A team at Stanford HAI looked at 4 million job applications from 3.4 million candidates, across 1,700 postings at 150 employers in 11 industries, all screened by one dominant third-party vendor's machine learning model. Using the EEOC's four-fifths rule as the test, they found that 26 percent of Black applicants and 15 percent of Asian applicants applied to positions where the system discriminated against their racial group. Had the tool recommended candidates evenly, roughly 40,000 more applications would have moved forward.

The methodological point is as important as the headline. When the researchers pooled all of the vendor's recommendations together, the bias disappeared from view. It only became visible when they examined each job posting on its own. That is a warning for anyone who audits these systems by looking at aggregate pass rates, because the aggregate can look clean while individual roles are skewed. The study also surfaced a second problem the authors call systemic rejection: because so many employers use the same vendor, an applicant rejected once tends to be rejected everywhere. About 10 percent of people who submit four applications are turned down by all of them.

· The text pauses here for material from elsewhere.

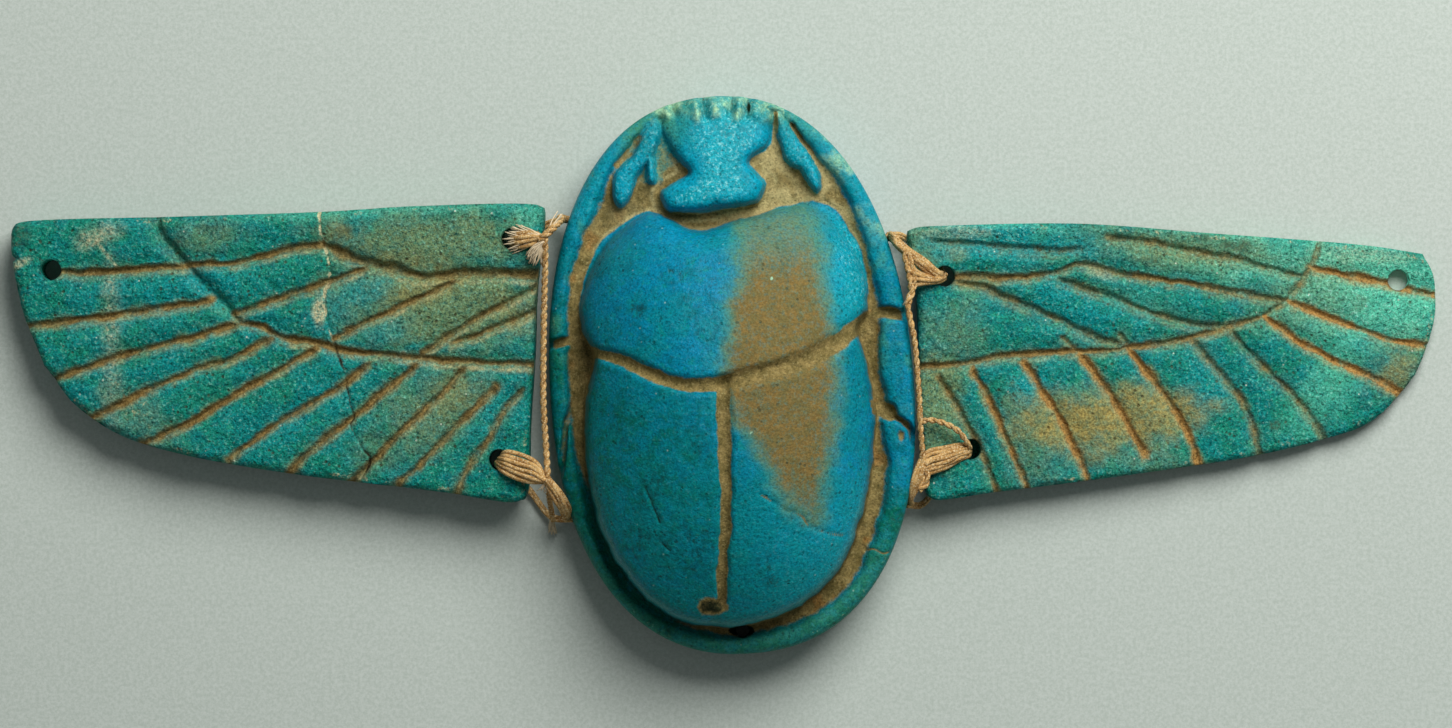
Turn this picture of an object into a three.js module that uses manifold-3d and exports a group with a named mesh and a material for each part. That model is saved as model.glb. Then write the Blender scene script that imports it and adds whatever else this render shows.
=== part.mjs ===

That concentration is the structural issue. When one model sits behind a large share of the hiring market, its blind spots are not isolated mistakes, they are gates that close across many employers at once.

Why it matters

If you run hiring and rely on a screening vendor, this says your fairness checks need to be per-role, not pooled, or you will miss exactly the bias regulators care about. For job seekers, it explains a real pattern: repeated automated rejections may reflect one shared model's blind spot rather than your qualifications.